--- DATA ---

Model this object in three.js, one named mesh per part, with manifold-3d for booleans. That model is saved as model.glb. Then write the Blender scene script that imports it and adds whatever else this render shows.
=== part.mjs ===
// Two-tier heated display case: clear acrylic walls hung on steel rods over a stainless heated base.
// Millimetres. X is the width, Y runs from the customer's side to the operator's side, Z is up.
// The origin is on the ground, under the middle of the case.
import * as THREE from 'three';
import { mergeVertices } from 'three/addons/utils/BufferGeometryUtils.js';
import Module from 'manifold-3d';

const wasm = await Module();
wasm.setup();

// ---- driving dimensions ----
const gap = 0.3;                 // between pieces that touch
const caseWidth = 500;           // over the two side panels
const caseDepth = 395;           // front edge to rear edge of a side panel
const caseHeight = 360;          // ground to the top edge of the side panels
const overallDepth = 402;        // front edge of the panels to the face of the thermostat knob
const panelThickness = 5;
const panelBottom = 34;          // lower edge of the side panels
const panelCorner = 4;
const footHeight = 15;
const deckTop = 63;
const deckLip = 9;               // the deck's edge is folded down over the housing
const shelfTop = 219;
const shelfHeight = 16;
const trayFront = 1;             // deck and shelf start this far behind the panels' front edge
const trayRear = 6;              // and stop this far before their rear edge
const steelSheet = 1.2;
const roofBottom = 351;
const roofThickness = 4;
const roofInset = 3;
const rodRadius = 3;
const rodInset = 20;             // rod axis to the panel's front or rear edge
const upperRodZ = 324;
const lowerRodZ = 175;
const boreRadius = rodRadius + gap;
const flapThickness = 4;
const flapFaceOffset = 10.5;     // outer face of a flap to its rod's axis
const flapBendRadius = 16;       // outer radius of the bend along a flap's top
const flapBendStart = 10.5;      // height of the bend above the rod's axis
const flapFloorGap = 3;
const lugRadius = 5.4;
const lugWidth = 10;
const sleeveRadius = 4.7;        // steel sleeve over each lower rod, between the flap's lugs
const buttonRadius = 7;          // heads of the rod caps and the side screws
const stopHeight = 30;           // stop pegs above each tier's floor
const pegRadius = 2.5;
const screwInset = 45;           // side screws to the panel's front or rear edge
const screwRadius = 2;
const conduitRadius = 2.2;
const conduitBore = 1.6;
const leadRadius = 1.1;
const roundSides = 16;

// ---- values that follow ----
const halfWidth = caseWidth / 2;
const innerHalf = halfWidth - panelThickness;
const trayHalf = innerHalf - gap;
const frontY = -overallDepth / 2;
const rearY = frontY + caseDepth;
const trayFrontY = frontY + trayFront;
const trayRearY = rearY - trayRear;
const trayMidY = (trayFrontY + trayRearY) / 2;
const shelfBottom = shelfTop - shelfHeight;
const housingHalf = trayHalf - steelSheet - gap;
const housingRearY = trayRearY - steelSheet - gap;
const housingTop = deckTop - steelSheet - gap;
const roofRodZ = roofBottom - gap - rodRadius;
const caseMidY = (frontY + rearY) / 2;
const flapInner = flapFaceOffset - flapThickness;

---
--- DATA ---

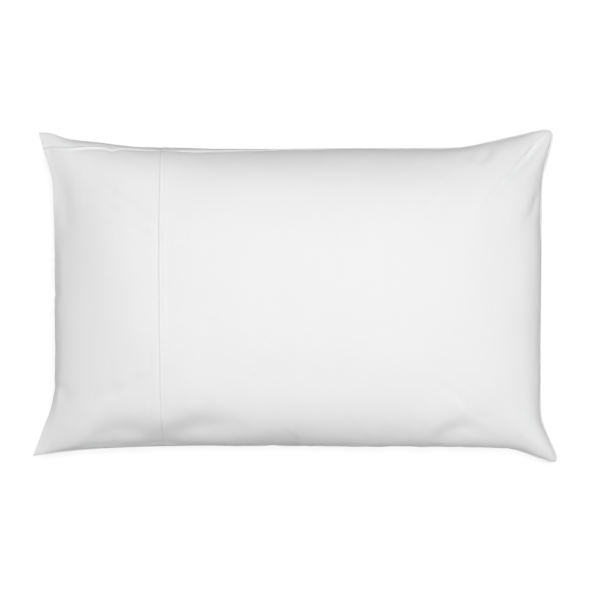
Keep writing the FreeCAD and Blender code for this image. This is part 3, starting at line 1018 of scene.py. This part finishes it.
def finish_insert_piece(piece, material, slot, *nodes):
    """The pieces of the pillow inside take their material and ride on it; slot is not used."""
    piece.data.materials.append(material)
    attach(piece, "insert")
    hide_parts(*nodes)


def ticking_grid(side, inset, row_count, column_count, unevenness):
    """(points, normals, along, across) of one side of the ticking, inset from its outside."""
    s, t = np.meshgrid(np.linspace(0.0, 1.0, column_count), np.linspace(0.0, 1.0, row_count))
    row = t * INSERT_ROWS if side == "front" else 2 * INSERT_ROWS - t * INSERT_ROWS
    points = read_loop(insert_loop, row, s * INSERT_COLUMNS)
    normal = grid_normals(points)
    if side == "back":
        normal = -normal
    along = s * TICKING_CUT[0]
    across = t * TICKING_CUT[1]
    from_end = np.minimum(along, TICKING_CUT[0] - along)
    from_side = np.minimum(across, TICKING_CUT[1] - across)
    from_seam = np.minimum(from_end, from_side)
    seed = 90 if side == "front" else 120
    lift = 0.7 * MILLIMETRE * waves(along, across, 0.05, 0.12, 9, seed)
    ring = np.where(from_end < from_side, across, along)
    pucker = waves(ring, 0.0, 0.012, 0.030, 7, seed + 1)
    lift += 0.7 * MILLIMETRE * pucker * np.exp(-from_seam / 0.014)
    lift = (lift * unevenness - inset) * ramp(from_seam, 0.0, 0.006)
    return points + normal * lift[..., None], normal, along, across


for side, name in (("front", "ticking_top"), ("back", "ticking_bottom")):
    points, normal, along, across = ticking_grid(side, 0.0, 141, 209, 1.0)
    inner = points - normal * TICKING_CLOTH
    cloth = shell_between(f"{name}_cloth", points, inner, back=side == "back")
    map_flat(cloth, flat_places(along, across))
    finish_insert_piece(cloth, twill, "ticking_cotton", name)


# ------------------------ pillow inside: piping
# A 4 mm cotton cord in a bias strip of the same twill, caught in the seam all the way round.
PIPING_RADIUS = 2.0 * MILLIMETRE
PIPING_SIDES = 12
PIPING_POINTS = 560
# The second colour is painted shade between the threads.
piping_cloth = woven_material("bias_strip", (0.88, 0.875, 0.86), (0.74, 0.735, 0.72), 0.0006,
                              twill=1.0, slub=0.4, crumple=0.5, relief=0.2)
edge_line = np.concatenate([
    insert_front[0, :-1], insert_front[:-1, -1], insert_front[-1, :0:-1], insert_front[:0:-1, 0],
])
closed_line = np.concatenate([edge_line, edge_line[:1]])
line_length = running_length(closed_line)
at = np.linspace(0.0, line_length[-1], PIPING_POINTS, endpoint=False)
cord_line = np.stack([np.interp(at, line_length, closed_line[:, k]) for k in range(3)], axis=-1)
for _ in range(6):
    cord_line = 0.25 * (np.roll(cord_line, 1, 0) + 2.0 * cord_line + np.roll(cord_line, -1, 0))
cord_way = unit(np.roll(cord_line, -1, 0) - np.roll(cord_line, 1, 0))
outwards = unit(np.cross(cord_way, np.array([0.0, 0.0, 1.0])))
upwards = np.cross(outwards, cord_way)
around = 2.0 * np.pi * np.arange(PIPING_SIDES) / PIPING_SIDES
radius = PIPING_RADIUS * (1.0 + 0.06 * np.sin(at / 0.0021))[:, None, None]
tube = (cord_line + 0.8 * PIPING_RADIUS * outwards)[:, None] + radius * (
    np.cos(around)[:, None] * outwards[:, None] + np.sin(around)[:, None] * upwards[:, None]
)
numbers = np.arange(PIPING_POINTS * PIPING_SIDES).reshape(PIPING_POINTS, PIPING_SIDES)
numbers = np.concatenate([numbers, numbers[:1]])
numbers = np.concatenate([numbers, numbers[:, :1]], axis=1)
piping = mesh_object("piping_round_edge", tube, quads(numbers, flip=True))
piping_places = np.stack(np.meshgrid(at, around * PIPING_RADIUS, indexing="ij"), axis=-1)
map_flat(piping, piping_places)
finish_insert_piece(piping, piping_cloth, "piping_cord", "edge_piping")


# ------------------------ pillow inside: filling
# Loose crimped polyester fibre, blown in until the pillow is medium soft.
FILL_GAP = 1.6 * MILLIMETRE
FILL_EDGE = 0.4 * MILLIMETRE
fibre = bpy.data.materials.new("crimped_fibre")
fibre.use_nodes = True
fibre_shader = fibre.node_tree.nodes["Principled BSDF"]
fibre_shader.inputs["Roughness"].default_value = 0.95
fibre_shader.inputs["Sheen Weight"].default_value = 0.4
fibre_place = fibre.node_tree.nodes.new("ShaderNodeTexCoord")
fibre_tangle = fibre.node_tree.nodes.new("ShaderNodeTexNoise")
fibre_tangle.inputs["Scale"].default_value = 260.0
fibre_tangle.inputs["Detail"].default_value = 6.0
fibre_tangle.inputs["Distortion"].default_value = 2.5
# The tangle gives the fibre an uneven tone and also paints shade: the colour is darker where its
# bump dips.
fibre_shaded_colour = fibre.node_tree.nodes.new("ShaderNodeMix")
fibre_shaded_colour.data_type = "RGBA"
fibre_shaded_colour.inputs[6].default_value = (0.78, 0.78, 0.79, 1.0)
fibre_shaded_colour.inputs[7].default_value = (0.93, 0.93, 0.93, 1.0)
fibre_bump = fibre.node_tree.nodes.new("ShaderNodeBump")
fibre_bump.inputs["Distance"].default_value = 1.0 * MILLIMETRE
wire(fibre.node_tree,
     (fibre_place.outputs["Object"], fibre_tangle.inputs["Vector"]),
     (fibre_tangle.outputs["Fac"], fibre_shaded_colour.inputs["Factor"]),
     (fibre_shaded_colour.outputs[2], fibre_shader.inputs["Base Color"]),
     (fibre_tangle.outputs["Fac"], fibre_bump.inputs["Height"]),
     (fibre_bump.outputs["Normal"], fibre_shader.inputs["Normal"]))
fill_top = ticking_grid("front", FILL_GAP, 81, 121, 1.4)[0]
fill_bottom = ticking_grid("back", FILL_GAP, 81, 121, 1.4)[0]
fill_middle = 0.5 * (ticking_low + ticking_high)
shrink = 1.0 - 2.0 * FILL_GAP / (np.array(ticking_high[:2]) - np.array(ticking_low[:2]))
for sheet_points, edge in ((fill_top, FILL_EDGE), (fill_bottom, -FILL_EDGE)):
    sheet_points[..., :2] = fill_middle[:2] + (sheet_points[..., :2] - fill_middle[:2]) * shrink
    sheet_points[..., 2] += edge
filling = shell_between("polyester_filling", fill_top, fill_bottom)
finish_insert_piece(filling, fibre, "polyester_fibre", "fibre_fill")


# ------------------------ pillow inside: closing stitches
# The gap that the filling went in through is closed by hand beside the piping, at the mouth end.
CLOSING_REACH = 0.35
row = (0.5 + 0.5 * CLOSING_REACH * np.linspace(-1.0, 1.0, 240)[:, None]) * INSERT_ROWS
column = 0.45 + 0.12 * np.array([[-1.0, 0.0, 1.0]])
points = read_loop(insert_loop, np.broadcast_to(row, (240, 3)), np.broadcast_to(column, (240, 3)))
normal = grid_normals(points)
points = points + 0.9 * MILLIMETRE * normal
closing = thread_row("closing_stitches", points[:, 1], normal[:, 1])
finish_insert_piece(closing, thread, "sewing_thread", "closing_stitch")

---

*TASK REQUIREMENTS*.
Only the lines from the one containing "Keep writing the" through the one containing "hide_parts(*nodes)" are to be retyped, both boundary lines included, with no other material.

*COMPLETE RESPONSE*.
Keep writing the FreeCAD and Blender code for this image. This is part 3, starting at line 1018 of scene.py. This part finishes it.
def finish_insert_piece(piece, material, slot, *nodes):
    """The pieces of the pillow inside take their material and ride on it; slot is not used."""
    piece.data.materials.append(material)
    attach(piece, "insert")
    hide_parts(*nodes)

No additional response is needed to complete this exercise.